Invited talks are exactly what they sound like: an inviter (usually an individual, though often acting on behalf of a group as an organizer, curator, or editor) and an invitee (presumably an expert in the field). The inviter generally sends the invitee a personal note or gives them a call, asks if they’d like to talk at a particular event, and relays details about the event. The implicit assumption is that the invitee is doing the inviter (or at least the inviter’s organization) a favor by appearing; travel costs are often covered and if they aren’t, the invitee is at least wined and dined. The invitee is free to talk about whatever they want and they submit nothing in advance.
This usually works out well because the community is self-policing. If the invitee was a bad speaker or prone to giving inappropriate talks, they wouldn’t get invited to give them again – interests are aligned because presumably the invitee wants to be heard in the world and so is motivated to present such that people will continue to listen. And because they are invited by an individual, there is also a smaller social effect at work, such that the invitee doesn’t want to disappoint the inviter, who puts some of their reputation as an editor/curator/whatever on the line in having issued the invitation. A bad talk is bad for all and so there is a strong aligned pressures for everyone involved.
But invited talks do have a significant downside: they favor the established over the undiscovered. You’ll rarely see a grad student give an invited talk, for example, unless they have a particularly notable career already. Inviters tend to work with known quantities, often those they have personal ties with, and this can lead to a cyclical series of invitations that means you hear the same ten people speak most of the time. It also means that hot topics tend to rise to the top because of a recency effect: the inviters often heard the invitee speak recently, which makes them top-of-mind for inviting.
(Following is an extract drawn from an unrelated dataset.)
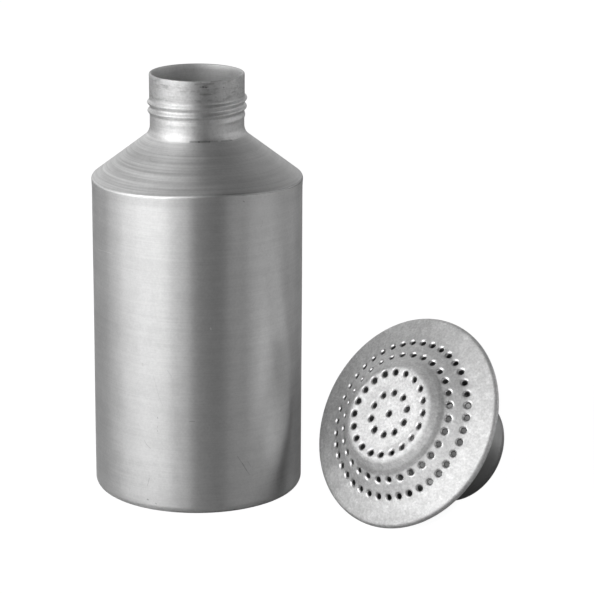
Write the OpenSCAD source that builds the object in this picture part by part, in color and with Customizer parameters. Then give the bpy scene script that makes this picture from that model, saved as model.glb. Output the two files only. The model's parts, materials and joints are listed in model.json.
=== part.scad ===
// Aluminium shaker bottle with a screw-on perforated sprinkler head.
// The head is off the bottle and lies beside it, on its rim and on the end of its tube.
// Millimetres, +Z up. The origin is the middle of the bottle's base, on the surface it stands on.

/* [Bottle] */
// Outside diameter of the body
body_d = 80; // [60:1:120]
// Height of the body, up to the corner of the shoulder
body_h = 122.2; // [80:0.1:200]
// How far the body widens, on the radius, just under the shoulder
shoulder_swell = 0.2; // [0:0.05:0.6]
// Length of body over which it widens
swell_length = 4; // [2:0.5:10]
// Slope of the shoulder, from level
shoulder_slope = 37.4; // [25:0.1:50]
// Bend radius at the corner of the shoulder
shoulder_bend = 1.4; // [1:0.1:5]
// Thickness of the bottle's wall
wall = 0.9; // [0.6:0.05:1.5]
// Bend radius at the bottom edge
base_bend = 3.2; // [2:0.1:5]
// Width of the flat ring that the bottle stands on
foot_width = 3.6; // [2:0.1:8]
// Rise of the pressed-in base above that ring
base_rise = 1.4; // [0.6:0.1:4]

/* [Neck] */
// Outside diameter of the plain top of the neck
neck_d = 36.1; // [28:0.1:50]
// Outside diameter of the lower neck, where the screw thread is rolled
neck_root_d = 35.8; // [27:0.1:49]
// Height of the plain top of the neck
neck_plain_h = 9.5; // [6:0.5:20]
// Height of the lower neck, from the shoulder to the plain top
neck_root_h = 13.1; // [10:0.1:20]
// Bend radius where the neck meets the shoulder
neck_bend = 4; // [1:0.1:5]

/* [Head] */
// Diameter of the head over its rolled rim
rim_d = 81.9; // [70:0.1:110]
// Thickness of the perforated face
face_t = 0.6; // [0.4:0.05:1]
// Radius of the roll around the rim, over the outside
rim_roll = 1.5; // [1.2:0.1:2.5]
// Diameter of the raised boss, between the corners of its crown
boss_d = 36.4; // [34:0.1:38]
// Height of the boss's crown above the middle of the rim
boss_h = 12.6; // [10:0.1:16]
// How far the middle of the boss is dished below its crown
dish_depth = 0.8; // [0.3:0.1:2]
// Width of the sloping part of that dish
dish_width = 5.2; // [4:0.1:8]
// Drop of the boss's wall from its crown to its foot
boss_drop = 4.2; // [3.6:0.1:5]
// Slope of the upper part of the boss's wall, from level
boss_slope = 38; // [30:0.5:45]
// Diameter at which the boss's wall steepens
boss_break_d = 42.8; // [40:0.1:44]
// Slope of the lower part of the boss's wall, from level
boss_foot_slope = 50; // [46:0.5:60]
// Bend radius of the boss's crown
crown_bend = 4; // [2:0.1:5]
// Bend radius at the foot of the boss's wall
boss_foot_bend = 2; // [1:0.1:4]
// Slope of the face outside the boss
skirt_slope = 30.8; // [28:0.1:34]
// Slope of the face near the rim
brim_slope = 13.6; // [8:0.1:18]
// How far the rolled rim reaches back in over the funnel
hem_width = 3; // [2:0.1:5]

/* [Holes] */
// Diameter of the punched holes
hole_d = 2.2; // [1:0.1:3]
// Pitch circle diameters of the four rings of holes
hole_ring_d = [16.5, 31.9, 49, 60.4];
// Number of holes in each ring
hole_count = [10, 20, 30, 40];
// Turn of each ring about the head's axis, in degrees
hole_phase = [26.6, 14.1, 0.6, 6.2];

/* [Funnel] */
// Thickness of the spun funnel
funnel_t = 0.8; // [0.5:0.05:1.2]
// Outside diameter of the funnel's tube
tube_d = 42.4; // [36:0.1:56]
// Length of the head from the middle of its rim to the end of the tube
tube_reach = 34.3; // [28:0.1:50]
// Depth of the cone between the rim and the tube
cone_depth = 15; // [10:0.5:20]
// Width of the flat flange that the face is rolled over
flange_width = 3.6; // [3:0.1:6]

/* [Thread ring] */
// Gap between the thread ring's bore and the neck's plain top, on the radius
thread_gap = 0.25; // [0.1:0.05:0.5]
// Length of the thread ring
ring_length = 15; // [8:0.5:18]
// How far the thread ring sits inside the end of the tube
ring_inset = 0.5; // [0:0.1:2]
// Chamfer at both ends of the thread ring's bore
ring_chamfer = 0.6; // [0.2:0.1:1]

/* [Head lying beside the bottle] */
// Gap between the bottle and the head, measured between their two circles
lay_gap = 5.7; // [3:0.1:40]
// Direction from the bottle to the head, in degrees about +Z from +X
lay_bearing = -25.5; // [-80:0.5:80]
// Direction that the face looks in, in degrees about +Z from -Y
lay_turn = -47.4; // [-180:0.1:180]

/* [Hidden] */
$fn = 96;

// Pieces in the arc of each bend
bend_steps = 8;

// Bend radii that follow from how the sheets are drawn and spun
foot_bend = 1.5;
swell_bend = 6;
step_bend = 0.3;
dish_bend = 8;
break_bend = 5;
knee_bend = 16;
flange_bend = 3;
cone_bend = 4;

// Bottle
body_r = body_d / 2;
swell_r = body_r + shoulder_swell;
neck_r = neck_d / 2;
neck_root_r = neck_root_d / 2;
shoulder_h = (swell_r - neck_root_r) * tan(shoulder_slope);
neck_base_z = body_h + shoulder_h;
neck_step_z = neck_base_z + neck_root_h;
neck_step_h = 0.6;
mouth_z = neck_step_z + neck_plain_h;

// Face
rim_r = rim_d / 2;
boss_r = boss_d / 2;
hem_flat = 0.05;
hem_top = hem_flat + rim_roll * tan((90 - brim_slope) / 2);
boss_break_r = boss_break_d / 2;
boss_break_h = boss_h - (boss_break_r - boss_r) * tan(boss_slope);
boss_foot_h = boss_h - boss_drop;
boss_foot_r = boss_break_r + (boss_break_h - boss_foot_h) / tan(boss_foot_slope);
knee_r = (boss_foot_h + boss_foot_r * tan(skirt_slope) - hem_top - rim_r * tan(brim_slope))
    / (tan(skirt_slope) - tan(brim_slope));
knee_h = hem_top + (rim_r - knee_r) * tan(brim_slope);

// Funnel and thread ring
tube_r = tube_d / 2;
flange_r = rim_r - rim_roll;
flange_z = face_t - rim_roll;
ring_r = tube_r - funnel_t;
ring_bore_r = neck_r + thread_gap;

// Lying head: its axis rises by lay_rise when the rolled rim and the tube's end touch the ground
lay_rise = atan2(flange_r - tube_r, tube_reach)
    + asin(rim_roll / norm([flange_r - tube_r, tube_reach]));
lay_height = flange_r * cos(lay_rise) + rim_roll;
lay_distance = body_r + rim_r + lay_gap;

// Corners of each sheet's outer face, from its middle outwards: [radius, height, bend radius]
bottle_path = [
    [0, base_rise, 0],
    [body_r - base_bend - foot_width - base_rise, base_rise, foot_bend],
    [body_r - base_bend - foot_width, 0, foot_bend],
    [body_r, 0, base_bend],
    [body_r, body_h - swell_length, swell_bend],
    [swell_r, body_h, shoulder_bend],
    [neck_root_r, neck_base_z, neck_bend],
    [neck_root_r, neck_step_z - neck_step_h, step_bend],
    [neck_r, neck_step_z, step_bend],
    [neck_r, mouth_z, 0]
];

face_path = [
    [0, boss_h - dish_depth, 0],
    [boss_r - dish_width, boss_h - dish_depth, dish_bend],
    [boss_r, boss_h, crown_bend],
    [boss_break_r, boss_break_h, break_bend],
    [boss_foot_r, boss_foot_h, boss_foot_bend],
    [knee_r, knee_h, knee_bend],
    [rim_r, hem_top, rim_roll],
    [rim_r, -rim_roll, rim_roll],
    [rim_r - hem_width, -rim_roll, 0]
];

funnel_path = [
    [flange_r, flange_z, 0],
    [flange_r - flange_width, flange_z, flange_bend],
    [tube_r, -cone_depth, cone_bend],
    [tube_r, -tube_reach, 0]
];

// Direction of a step from a to b, its left-hand normal, and the turn from one direction to the next
function heading(a, b) = (b - a) / norm(b - a);
function left(u) = [-u[1], u[0]];
function turn(u, v) = atan2(u[0] * v[1] - u[1] * v[0], u * v);
function spin(p, a) = [p[0] * cos(a) - p[1] * sin(a), p[0] * sin(a) + p[1] * cos(a)];
function spot(path, i) = [path[i][0], path[i][1]];

// Corner i of a path moved to the left by t, at the same distance from both of its sides
function moved(path, i, t) =
    let (
        last = len(path) - 1,
        u = heading(spot(path, max(i - 1, 0)), spot(path, max(i, 1))),
        v = heading(spot(path, min(i, last - 1)), spot(path, min(i + 1, last)))
    )
    spot(path, i) + t * (left(u) + left(v)) / (1 + u * v);

// Points of the arc that rounds corner i of a path moved to the left by t
function bend(path, i, t) =
    let (
        u = heading(spot(path, i - 1), spot(path, i)),
        v = heading(spot(path, i), spot(path, i + 1)),
        a = turn(u, v),
        r = path[i][2] - sign(a) * t,
        inward = left(u) * sign(a) * r,
        centre = moved(path, i, t) - u * r * tan(abs(a) / 2) + inward
    )
    [for (k = [0:bend_steps]) centre - spin(inward, a * k / bend_steps)];

// One face of a bent sheet, from the first end of its path to the last
function sheet_face(path, t) = concat(
    [moved(path, 0, t)],
    [for (i = [1:len(path) - 2]) each bend(path, i, t)],
    [moved(path, len(path) - 1, t)]
);

function reversed(points) = [for (i = [len(points) - 1:-1:0]) points[i]];

// Height and slope of a path at radius r, on the straight side that starts at corner i
function side_height(path, i, r) =
    path[i][1] + (r - path[i][0]) * (path[i + 1][1] - path[i][1]) / (path[i + 1][0] - path[i][0]);
function side_slope(path, i) =
    atan2(path[i + 1][1] - path[i][1], path[i + 1][0] - path[i][0]);

// A sheet of thickness t, bent along a path and spun about the axis
// t is measured to the left of the path, or to its right where it is negative
module spun_sheet(path, t) {
    rotate_extrude()
    polygon(concat(sheet_face(path, 0), reversed(sheet_face(path, t))));
}

// The head's own frame has +Z out of its face, and its origin in the middle of the rim
module lay_head() {
    rotate([0, 0, lay_bearing])
    translate([lay_distance, 0, lay_height])
    rotate([0, 0, lay_turn - lay_bearing])
    rotate([90 - lay_rise, 0, 0])
    children();
}

// One punched hole, square to the side of the face that starts at corner i
module punched_hole(i, r, angle) {
    rotate([0, 0, angle])
    translate([r, 0, side_height(face_path, i, r) - face_t / 2])
    rotate([0, -side_slope(face_path, i), 0])
    cylinder(h = 4 * face_t, d = hole_d, center = true, $fn = 24);
}

// The side of the face that each ring of holes is in
hole_side = [0, 1, 4, 4];

module bottle() {
    color("silver")
    spun_sheet(bottle_path, wall);
}

module face_plate() {
    color("gainsboro")
    lay_head()
    difference() {
        spun_sheet(face_path, -face_t);
        punched_hole(0, 0, 0);
        for (ring = [0:len(hole_count) - 1])
            for (k = [0:hole_count[ring] - 1])
                punched_hole(
                    hole_side[ring],
                    hole_ring_d[ring] / 2,
                    hole_phase[ring] + 360 * k / hole_count[ring]
                );
    }
}

module funnel() {
    color("darkgray")
    lay_head()
    spun_sheet(funnel_path, -funnel_t);
}

module thread_ring() {
    color("lightgray")
    lay_head()
    translate([0, 0, ring_inset - tube_reach])
    difference() {
        cylinder(h = ring_length, r = ring_r);
        translate([0, 0, -1])
        cylinder(h = ring_length + 2, r = ring_bore_r);
        translate([0, 0, -0.01])
        cylinder(h = ring_chamfer, r1 = ring_bore_r + ring_chamfer, r2 = ring_bore_r);
        translate([0, 0, ring_length - ring_chamfer + 0.01])
        cylinder(h = ring_chamfer, r1 = ring_bore_r, r2 = ring_bore_r + ring_chamfer);
    }
}

bottle();
face_plate();
funnel();
thread_ring();
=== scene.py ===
"""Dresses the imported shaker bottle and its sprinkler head: formed sheet, bare aluminium, studio light.

Lengths are in metres. The bottle's axis is +Z. The head is modelled in its own frame, with +Z out of
its face and its origin in the middle of the rim, and its meshes are then turned to lie as the CAD does.
"""
import json
import math
import random

import bmesh
import bpy
import numpy as np
from mathutils import Matrix, Vector, noise


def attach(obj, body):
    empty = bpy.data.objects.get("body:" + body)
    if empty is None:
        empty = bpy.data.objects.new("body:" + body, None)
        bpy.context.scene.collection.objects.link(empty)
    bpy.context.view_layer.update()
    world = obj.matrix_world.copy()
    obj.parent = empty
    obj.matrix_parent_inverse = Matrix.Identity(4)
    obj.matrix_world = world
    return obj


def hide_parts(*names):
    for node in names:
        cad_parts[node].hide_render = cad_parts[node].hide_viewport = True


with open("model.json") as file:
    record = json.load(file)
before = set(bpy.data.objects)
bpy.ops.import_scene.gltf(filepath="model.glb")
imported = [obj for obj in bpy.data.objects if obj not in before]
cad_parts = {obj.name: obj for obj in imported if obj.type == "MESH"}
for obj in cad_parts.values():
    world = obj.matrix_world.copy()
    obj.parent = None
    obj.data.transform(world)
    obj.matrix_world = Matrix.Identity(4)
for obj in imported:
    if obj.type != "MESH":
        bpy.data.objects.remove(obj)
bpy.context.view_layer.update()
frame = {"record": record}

# ---------------- sizes

# Bottle
BODY_R = 0.0400
BODY_H = 0.1222
SWELL_R = 0.0402
SWELL_LENGTH = 0.0040
SWELL_BEND = 0.0060
SHOULDER_SLOPE = math.radians(37.4)
SHOULDER_BEND = 0.0014
WALL = 0.0009
BASE_RISE = 0.0014
BASE_BEND = 0.0032
FOOT_WIDTH = 0.0036
FOOT_BEND = 0.0015
NECK_R = 0.01805
NECK_PLAIN_H = 0.0095
NECK_ROOT_R = 0.0179
NECK_ROOT_H = 0.0131
NECK_BEND = 0.0058
NECK_STEP_H = 0.0012
NECK_STEP_BEND = 0.0006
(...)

Submitted talks aren’t new, but they are become more common in some arenas. Basically, they’re the opposite of an invited talk: people are asked to submit proposals or videos or some sort of evidence of what a talk is going to be about to the inviters, and then the inviters select from that pool. Usually this submission process is open to almost everyone, although there may be explicit or implicit requirements.
Originally, these were most common in very large academic conferences, where there were main invited talks, but plenty of smaller sessions that were filled in with people presenting papers, often in a panel format. And by people, I generally mean grad students – they didn’t get travel money, they have no reputation, they’re just hoping to get noticed. It isn’t quite vanity press, in that many more submit than get picked; it is more like trying to walk-on to a sports team – you only really show up if you think you’ve got a reasonable chance of being picked.
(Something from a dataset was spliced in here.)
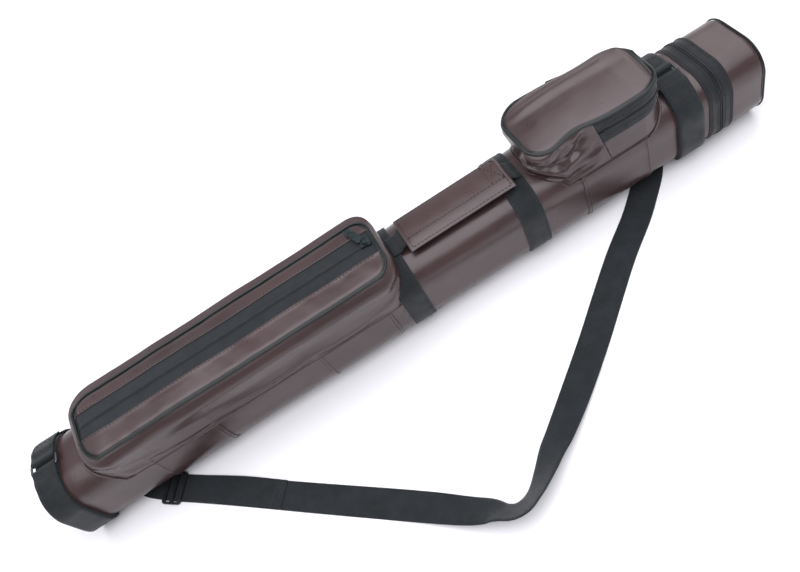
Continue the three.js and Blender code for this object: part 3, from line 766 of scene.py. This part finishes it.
def build_ring(end):
    """A flat wire ring held by a fold of the band on one side and by the strap's loop on the other."""
    low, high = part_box(end + "_ring")
    centre = (low + high) / 2
    half_x, half_y = (high.x - low.x) / 2 - RING_WIRE, (high.y - low.y) / 2 - RING_WIRE
    total = length_round(half_x, half_y, 2.2 * MM)
    spots = [rounded(u, half_x, half_y, 2.2 * MM)[0] for u in np.linspace(0, total, 72, endpoint=False)]
    path = [(centre.x + a, centre.y + b, centre.z) for a, b in spots]
    ring = sweep(end + "_wire_ring", path, UP, circle(RING_WIRE, 12), closed=True)
    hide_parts(end + "_ring")
    dress(ring, "ring_metal", "case")
    x0, x1 = span(end + "_strap_loop")
    for side, name in ((-1, end + "_band_fold"), (1, end + "_strap_loop_webbing")):
        line, normals = loop_line((x0 + x1) / 2, centre.y + side * half_y, centre.z, side)
        strip = sweep(name, line, normals, flat_profile(x1 - x0 + 2 * MM, LOOP_THICK))
        if side > 0:
            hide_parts(end + "_strap_loop")
        dress(strip, "webbing", "case")
        sew_loop(name + "_stitches", line, normals, x1 - x0)


def loop_line(x, bar, bar_z, side):
    """The middle of webbing that comes from under a ring's bar at y = bar, turns round it and runs
    back over itself and down the tube on that side."""
    under = tube_top(0, GAP + BAND) + LOOP_THICK / 2
    radius = RING_WIRE + LOOP_THICK / 2 + 0.1 * MM
    path = [(bar + side * d * MM, under) for d in (12, 8, 4)]
    for turn in np.linspace(-90, -270, 7):
        path.append((bar + side * radius * math.cos(math.radians(turn)),
                     bar_z + radius * math.sin(math.radians(turn))))
    path += [(bar + side * d * MM, under + h * MM) for d, h in ((4, 2.7), (8, 2.0), (13, 1.7))]
    first_s = TOP_S + bar + side * 19 * MM
    last_s, lift = (LOOP_END_S, 2.4 * MM) if side > 0 else (FOLD_END_S, 0.9 * MM)
    for s in np.linspace(first_s, last_s, 12):
        point, _ = on_tube(x, s, GAP + BAND + lift, soft=False)
        path.append((point[1], point[2]))
    line = smooth_curve([(x, y, z) for y, z in path], LOOP_STEPS * (len(path) - 1) + 1)
    return line, unit(np.cross(tangents(line), (1.0, 0, 0)))


def sew_loop(name, line, normals, width):
    """A sewn box across both layers of a loop, next to the ring."""
    sewn = slice(11 * LOOP_STEPS, 14 * LOOP_STEPS)
    up = np.where(normals[sewn, 2:] > 0, normals[sewn], -normals[sewn])
    top = line[sewn] + up * (LOOP_THICK / 2 + 0.1 * MM)
    half = np.array([width / 2 - 2.6 * MM, 0, 0])
    lines = [(top + half, up), (top - half, up)]
    lines += [(top[k] + np.linspace(-1, 1, 10)[:, None] * half, up[k]) for k in (0, -1)]
    sew(name, lines, "case")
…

Recently, however, this format has expanded beyond second-tier academic slots. With the rise of social media and the increasing ease of collecting electronic video, many venues, including TED and Ignite, have increasingly been at least partially filled with submitted talks. The 2013 TED has promised that over half their speakers will come from a “worldwide talent search”, in which people submit applications and give a demo talk.
There is an argument to be made that the submitted talk is actually a form of egalitarianism. Yes, not everyone always has the ability to submit, but it is certainly more broad reaching than the invited talk and it does help promote new voices. In theory, the best of the best can rise to the top, even if they’ve never been seen before or don’t have the same stodgy track record that others may insistent upon.
But a major drawback is that because most submitted talks are still curated, the inviters actually not have significantly more control than with invited talks. Not only are they taking a pass at initial submissions, but they continue that editorial power down the line; the presumption is that there are always more people who submitted than were selected, so if your talk doesn’t fall into the desired shape, you can be replaced. Unlike the invited talk, where oversight is actively discouraged and inviters would have difficulty pulling back from someone once they have been invited and announced, submitted talks give inviters the ability to meddle in the content of the talk itself.
And why not? After all, it is the inviters conference and can’t they damn well do what they please? Depends on your goal for talks. The trouble is that a format that appears more egalitarian (submitted talks) can actually be significantly less so because of the ability of the inviters to control content. Just as tenure exists in academia to make sure that controversial research still gets done and controversial classes still get taught, there is a very real danger that the curation of submitted talks can actually stifle the very voices that the format originally encouraged.
Perhaps more passively (and more importantly), submitted talks also privilege a certain kind of speaker: one with time on their hands.
Preparing a submission, a video, and trying out adds to the already onerous process of doing a talk, which is particularly difficult if you’re not simply sitting on your duff and are actually trying to do things in the world. In academia, the active researcher always has things happening in their lab and simply may not have time to go search for speaking opportunities and submit themselves to them – that is an inhibiting pressure in a world of competing pressures. And outside of academia, people who are actively directing projects meant to help and change and create face the same pressures: they may simply be too busy to submit a talk that, if they were invited, they could find the time to give.
This is the true loss of submitted talks for me. As someone who has never looked for the opportunity to speak, I treasure the process of spreading a particular message but would much rather be building than looking for someplace to talk about what I’m building. We can avoid the censorship issue by simply insuring that submitted speakers are allowed to speak freely on the topic of their choice, but it is difficult to get around the sheer inhibiting pressure that is the act of submission. Any college admissions officer will tell you that inviting minority students to attend guarantees you higher admission from that pool that asking them to submit themselves, and such invitations have had a significant impact on the face of college enrollment.
Submitted talks make life easy for inviters, but I doubt highly that is the explanation for their rise. Its us, the masses, the people who dream of one day being on the TED stage. It fuels reality TV and game shows and the idea that we can be famous, if only just for a moment.
The problem is, fame should actually be earned – it should be a mark of respect for genuine achievements. And in our clamor to have the chance at the TED stage, we’ve forgotten that what made TED so unique was the ability to see truly insightful talks by people who had put years into gaining the expertise that made their short talks such a mind blast of knowledge. The reason we loved TED talks was because they were drinking straight from the geek tap. And ultimately, submitted talks will water that down, because you will lose out on those geeks who you have to ask to come out of the lab or their non-profit or the boardroom long enough to talk to us about something they are truly expert about.
Let us do our job, as inviters and audiences, and not just pander to the need for instant fame. Go find the speakers too busy doing awesomeness to submit an application and make them talk, for all our sakes.